Nick Smith National Education Spokesperson

14 October 2003

Too little, too late on truancy

At last the Government is acknowledging there is a truancy problem, but the measures announced today look more like a public relations strategy than a serious attempt to tackle the serious problem, says National's Education Spokesperson Nick Smith.

"The $8.6 million is spread over four years and at $2.1 million per year, barely keeps pace with inflation. The truancy services have had no funding increase for four years and this will at most restore some services that have been cut.

"The report on attendance indicates that there are a shocking 25,000 students truant each day, which means today's funding amounts to 9c per truant a day. The idea that we'll get children back to school with this sort of funding is laughable.

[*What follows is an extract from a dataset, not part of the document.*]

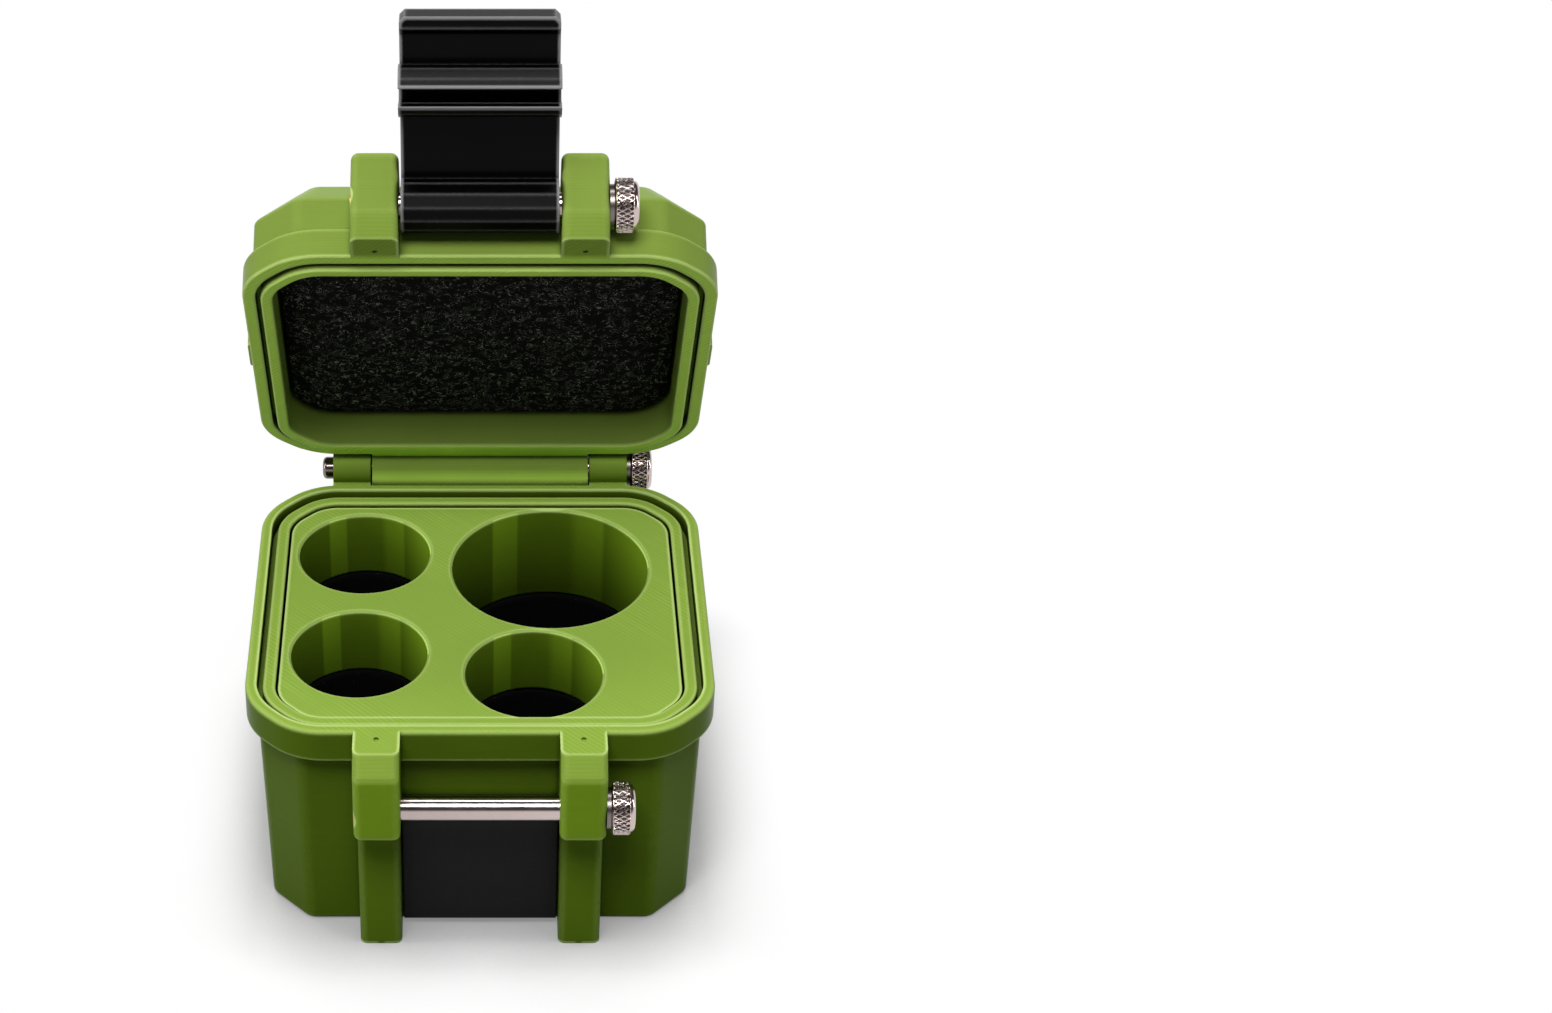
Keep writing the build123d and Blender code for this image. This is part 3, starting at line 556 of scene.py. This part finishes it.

"The package also doesn't address the 7500 at-risk students enrolled at the Correspondence School. The expectation that such students will get an education through the mail is nonsense, and has even been questioned by the Education Review Office. Bailey Junior Kurariki, New Zealand's youngest killer, was such a student, and his case shows that hiding long-term truants on the Correspondence School roll doesn't work. It seems the Government has learnt nothing from this tragedy.

"If the Government was serious about truancy, it would also be toughening up the law. The penalties are pathetic as illustrated by the Kaitaia case of four children being absent from school for three years but the parents not being penalised. It should be made easier to prosecute, and the fines need to be far more realistic.

"It is telling that the Government thinks fines for long-term truancy are too punitive, but it will fine a driver for travelling just 5 km/hr over the speed limit. There is nothing in this package that indicates the Government is going to send a clear message to parents that they must enrol their children at school.

"The time line on the student database is very slow. Labour promised this is 1999 and 2002 and the best they are to deliver is a trial in 2005.

"National set out a comprehensive approach to truancy in the document "Schools of Excellence". It is this sort of approach that is required if we are going to get more children to school and reduce youth offending," Dr Smith said.